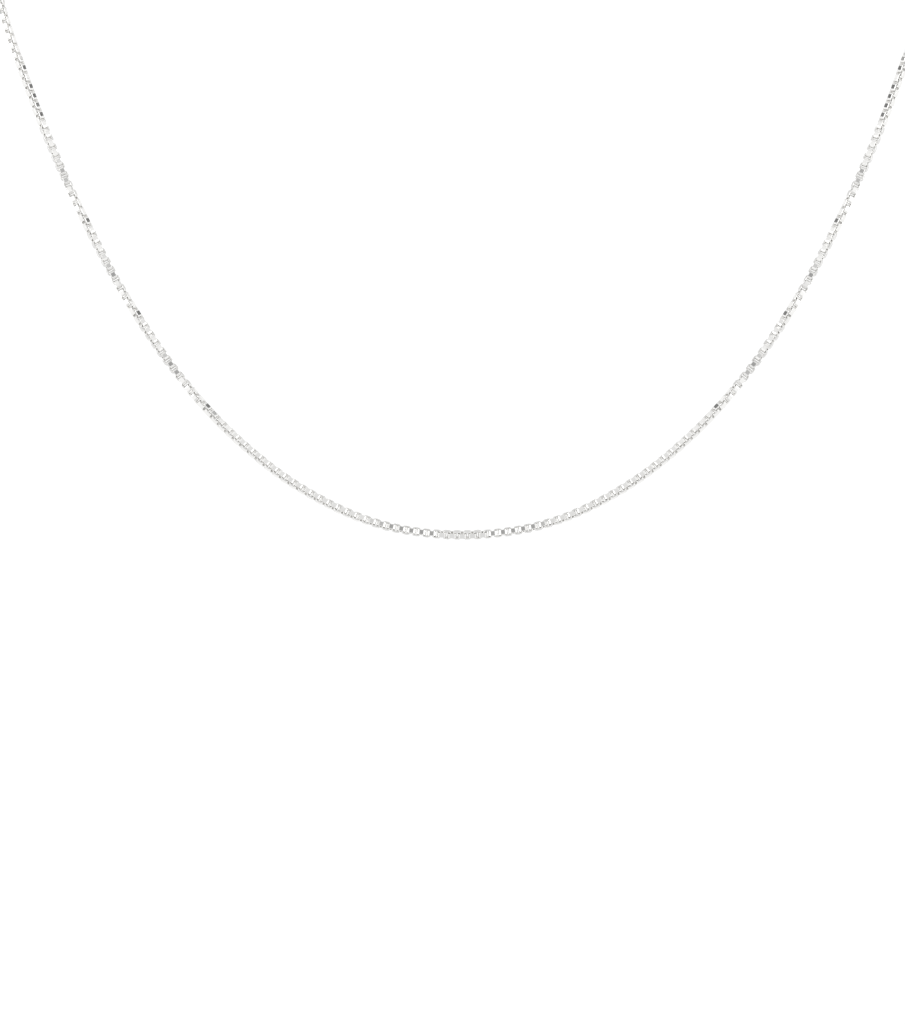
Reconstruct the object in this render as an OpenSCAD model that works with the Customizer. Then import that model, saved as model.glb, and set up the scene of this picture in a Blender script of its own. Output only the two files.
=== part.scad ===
// Fine box chain necklace in the form it takes when worn, fastened at the nape.
// Lengths are millimetres, +Z is up and the front of the necklace faces -Y.
// The origin is where the clasp touches the nape. The two halves of the chain
// are smooth runs of the chain's real width, and they meet at the front middle.

/* [Chain] */
// Width of the chain across its flats
chain_w = 1.2; // [0.8:0.1:1.6]

/* [Loop] */
// Width of the loop, between the middles of the chain at its two sides
loop_w = 136; // [120:1:150]
// Depth of the loop, from the nape to the front middle
loop_d = 92; // [80:1:104]
// Drop from the nape to the lowest point of the chain's middle
drop_h = 102; // [88:1:120]

/* [Clasp] */
// Diameter of the clasp's ring, at the middle of its wire
clasp_d = 4.6; // [4:0.1:6]
// Wire of the clasp's ring
clasp_wire = 1.2; // [0.9:0.1:1.4]
// Wire of the fixed eye on the clasp
eye_wire = 0.6; // [0.4:0.1:0.8]
// Diameter of the thumb button on the clasp
button_d = 0.8; // [0.6:0.1:0.9]
// Height of the thumb button above the clasp's ring
button_h = 0.5; // [0.3:0.1:0.8]
// Place of the thumb button round the clasp's ring, from +X towards +Z
button_at = 125; // [100:5:150]

/* [Rings] */
// Wire of the two jump rings
jump_wire = 0.5; // [0.4:0.05:0.7]
// Wire of the end ring soldered to each end of the chain
end_wire = 0.5; // [0.4:0.05:0.7]
// Clear space left between rings that are linked
link_gap = 0.15; // [0.12:0.01:0.25]

/* [Hidden] */

$fn = 64;
SILVER = [0.78, 0.78, 0.76];

// Columns of the route: out to the side as a share of half the loop's width,
// forward from the nape as a share of its depth, and down from the nape as a
// share of its drop. The first row is the front middle, the last is the nape.
ROUTE = [
    [0.000, 1.000, 1.000],
    [0.175, 0.995, 0.985],
    [0.335, 0.981, 0.937],
    [0.475, 0.960, 0.866],
    [0.590, 0.935, 0.783],
    [0.690, 0.907, 0.688],
    [0.775, 0.877, 0.587],
    [0.850, 0.846, 0.481],
    [0.910, 0.816, 0.381],
    [0.960, 0.787, 0.283],
    [0.995, 0.740, 0.180],
    [1.000, 0.645, 0.101],
    [0.945, 0.500, 0.053],
    [0.815, 0.335, 0.026],
    [0.625, 0.180, 0.010],
    [0.380, 0.057, 0.002]
];
// Rings of points along each half of the chain, and sides of each ring
RINGS = 40;
SIDES = 8;

// The middles of the chain, clasp and rings all lie this far from the nape
nape_y = clasp_wire / 2;

// Each ring's hole takes the wire that it holds, with the clear space all round
eye_r = (jump_wire + eye_wire) / 2 + link_gap;
end_r = (jump_wire + end_wire) / 2 + link_gap;
// Each jump ring holds two wires side by side, with the clear space between
jump_r_right = (eye_wire + end_wire + 3 * link_gap + jump_wire) / 2;
jump_r_left = (clasp_wire + end_wire + 3 * link_gap + jump_wire) / 2;

// Places along X, each worked out from the ring before it
clasp_r = clasp_d / 2;
eye_x = clasp_r + clasp_wire / 2 + eye_r;
jump_x_right = eye_x + jump_r_right;
end_x_right = jump_x_right + jump_r_right;
jump_x_left = clasp_wire / 2 + link_gap + jump_wire / 2 - clasp_r - jump_r_left;
end_x_left = jump_x_left - jump_r_left;
// The chain starts in the wall of its end ring
start_x_right = end_x_right + end_r;
start_x_left = -end_x_left + end_r;

// A vector of length 1
function unit(v) = v / norm(v);

// The route's points in millimetres for the half at +X, starting at x = start
function route_points(start) = [
    for (row = ROUTE) [
        row[0] * loop_w / 2,
        nape_y - row[1] * loop_d,
        -row[2] * drop_h
    ],
    [start, nape_y, 0]
];

// A point mirrored in the plane across X through another one
function mirrored(p, across) = [2 * across[0] - p[0], p[1], p[2]];

// The route's points with one more at each end, so that both ends run along X
function with_ends(points) = let (last = len(points) - 1) [
    mirrored(points[1], points[0]),
    for (p = points) p,
    mirrored(points[last - 1], points[last])
];

// Smooth curve through four points in a row, between the second and third
function curve(a, b, c, d, t) = 0.5 * (
    2 * b
    + (c - a) * t
    + (2 * a - 5 * b + 4 * c - d) * pow(t, 2)
    + (3 * b - a - 3 * c + d) * pow(t, 3)
);

// The direction of that curve
function curve_way(a, b, c, d, t) = unit(
    (c - a)
    + 2 * (2 * a - 5 * b + 4 * c - d) * t
    + 3 * (3 * b - a - 3 * c + d) * pow(t, 2)
);

// One ring of points round the route, square to it, with a flat side outwards
function ring_at(middle, way, radius) = let (
    outwards = [middle[0], middle[1] - nape_y + loop_d / 2, 0],
    across = unit(outwards - way * (outwards * way)),
    up = cross(way, across)
) [
    for (side = [0 : SIDES - 1])
        let (turn = (side + 0.5) * 360 / SIDES)
        middle + radius * (cos(turn) * across + sin(turn) * up)
];

// All the rings along one half of the chain
function chain_rings(start) = let (
    points = with_ends(route_points(start)),
    spans = len(points) - 3,
    radius = chain_w / 2 / cos(180 / SIDES)
) [
    for (i = [0 : RINGS - 1])
        let (
            place = spans * i / (RINGS - 1),
            span = min(floor(place), spans - 1),
            t = place - span,
            a = points[span],
            b = points[span + 1],
            c = points[span + 2],
            d = points[span + 3]
        )
        ring_at(curve(a, b, c, d, t), curve_way(a, b, c, d, t), radius)
];

// A solid skinned over rings of points, with a flat cap at each end
module skin(rings) {
    sides = len(rings[0]);
    last = len(rings) - 1;
    walls = [
        for (i = [0 : last - 1], j = [0 : sides - 1])
            let (k = (j + 1) % sides)
            [i * sides + j, (i + 1) * sides + j, (i + 1) * sides + k, i * sides + k]
    ];
    first_cap = [for (j = [0 : sides - 1]) j];
    last_cap = [for (j = [sides - 1 : -1 : 0]) last * sides + j];
    polyhedron(
        points = [for (ring = rings) for (p = ring) p],
        faces = concat(walls, [first_cap], [last_cap])
    );
}

// A round wire ring about its own Z axis
module wire_ring(radius, wire) {
    rotate_extrude()
        translate([radius, 0])
            circle(d = wire);
}

// A wire ring lying flat against the neck, centred at x
module flat_ring(x, radius, wire) {
    translate([x, nape_y, 0])
        rotate([90, 0, 0])
            wire_ring(radius, wire);
}

// A wire ring standing edge on to the neck, centred at x
module edge_ring(x, radius, wire) {
    translate([x, nape_y, 0])
        wire_ring(radius, wire);
}

// One half of the chain with its end ring, at +X
module half_chain(start, ring_x) {
    skin(chain_rings(start));
    flat_ring(ring_x, end_r, end_wire);
}

module chain_left() {
    color(SILVER)
        mirror([1, 0, 0])
            half_chain(start_x_left, -end_x_left);
}

module chain_right() {
    color(SILVER)
        half_chain(start_x_right, end_x_right);
}

module clasp() {
    color(SILVER) {
        flat_ring(0, clasp_r, clasp_wire);
        flat_ring(eye_x, eye_r, eye_wire);
        translate([0, nape_y, 0])
            rotate([0, 90 - button_at, 0])
                translate([0, 0, clasp_r])
                    cylinder(d = button_d, h = clasp_wire / 2 + button_h);
    }
}

module jump_ring_left() {
    color(SILVER)
        edge_ring(jump_x_left, jump_r_left, jump_wire);
}

module jump_ring_right() {
    color(SILVER)
        edge_ring(jump_x_right, jump_r_right, jump_wire);
}

chain_left();
chain_right();
clasp();
jump_ring_left();
jump_ring_right();
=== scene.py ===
"""A fine silver box chain necklace in the form it takes when worn.

Lengths are in metres, +Z is up and the front of the necklace faces -Y. The
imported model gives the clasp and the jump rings. The two halves of the chain
are made here link by link, along the same route as their solids.
"""

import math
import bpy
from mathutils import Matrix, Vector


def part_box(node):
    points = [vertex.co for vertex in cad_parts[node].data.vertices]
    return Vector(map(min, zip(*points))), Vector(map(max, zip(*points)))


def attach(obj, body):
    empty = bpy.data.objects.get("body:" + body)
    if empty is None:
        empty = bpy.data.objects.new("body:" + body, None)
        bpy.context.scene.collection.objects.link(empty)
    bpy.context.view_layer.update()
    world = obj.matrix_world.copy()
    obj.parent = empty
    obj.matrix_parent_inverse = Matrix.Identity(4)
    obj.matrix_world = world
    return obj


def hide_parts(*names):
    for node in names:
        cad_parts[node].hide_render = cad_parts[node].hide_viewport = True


bl_info = {
    "name": "Box Chain Necklace",
    "version": (1, 0, 0),
    "blender": (4, 5, 0),
    "location": "3D View > Sidebar > Necklace",
    "description": "Makes a silver box chain link by link and sets it in a pale studio",
    "category": "Object",
}

import bpy
import numpy as np
from bpy.props import FloatProperty, FloatVectorProperty, IntProperty, PointerProperty
from mathutils import Vector

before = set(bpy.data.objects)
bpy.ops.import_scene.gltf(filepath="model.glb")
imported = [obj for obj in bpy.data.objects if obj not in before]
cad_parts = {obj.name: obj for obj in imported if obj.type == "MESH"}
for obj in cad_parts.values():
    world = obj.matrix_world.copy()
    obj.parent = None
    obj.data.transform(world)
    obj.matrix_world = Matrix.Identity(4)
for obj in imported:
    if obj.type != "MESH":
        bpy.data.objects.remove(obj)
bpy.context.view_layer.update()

MM = 0.001

# The size of the loop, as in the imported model
LOOP_WIDTH = 136 * MM
LOOP_DEPTH = 92 * MM
DROP = 102 * MM

# The route of half the chain, from the front middle to the nape. Columns: out
# to the side as a share of half the loop's width, forward from the nape as a
# share of its depth, and down from the nape as a share of its drop.
ROUTE = (
    (0.000, 1.000, 1.000),
    (0.175, 0.995, 0.985),
    (0.335, 0.981, 0.937),
    (0.475, 0.960, 0.866),
    (0.590, 0.935, 0.783),
    (0.690, 0.907, 0.688),
    (0.775, 0.877, 0.587),
    (0.850, 0.846, 0.481),
    (0.910, 0.816, 0.381),
    (0.960, 0.787, 0.283),
    (0.995, 0.740, 0.180),
    (1.000, 0.645, 0.101),
    (0.945, 0.500, 0.053),
    (0.815, 0.335, 0.026),
    (0.625, 0.180, 0.010),
    (0.380, 0.057, 0.002),
)
STEPS_A_SPAN = 32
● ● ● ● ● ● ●
| Written instruction |
Retype, exactly and in full, the lines above from the one containing "translate([0, nape_y, 0])" through the one containing "cad_parts[node].hide_render = cad_parts[node].hide_viewport".

| Worked answer |
        translate([0, nape_y, 0])
            rotate([0, 90 - button_at, 0])
                translate([0, 0, clasp_r])
                    cylinder(d = button_d, h = clasp_wire / 2 + button_h);
    }
}

module jump_ring_left() {
    color(SILVER)
        edge_ring(jump_x_left, jump_r_left, jump_wire);
}

module jump_ring_right() {
    color(SILVER)
        edge_ring(jump_x_right, jump_r_right, jump_wire);
}

chain_left();
chain_right();
clasp();
jump_ring_left();
jump_ring_right();
=== scene.py ===
"""A fine silver box chain necklace in the form it takes when worn.

Lengths are in metres, +Z is up and the front of the necklace faces -Y. The
imported model gives the clasp and the jump rings. The two halves of the chain
are made here link by link, along the same route as their solids.
"""

import math
import bpy
from mathutils import Matrix, Vector


def part_box(node):
    points = [vertex.co for vertex in cad_parts[node].data.vertices]
    return Vector(map(min, zip(*points))), Vector(map(max, zip(*points)))


def attach(obj, body):
    empty = bpy.data.objects.get("body:" + body)
    if empty is None:
        empty = bpy.data.objects.new("body:" + body, None)
        bpy.context.scene.collection.objects.link(empty)
    bpy.context.view_layer.update()
    world = obj.matrix_world.copy()
    obj.parent = empty
    obj.matrix_parent_inverse = Matrix.Identity(4)
    obj.matrix_world = world
    return obj


def hide_parts(*names):
    for node in names:
        cad_parts[node].hide_render = cad_parts[node].hide_viewport = True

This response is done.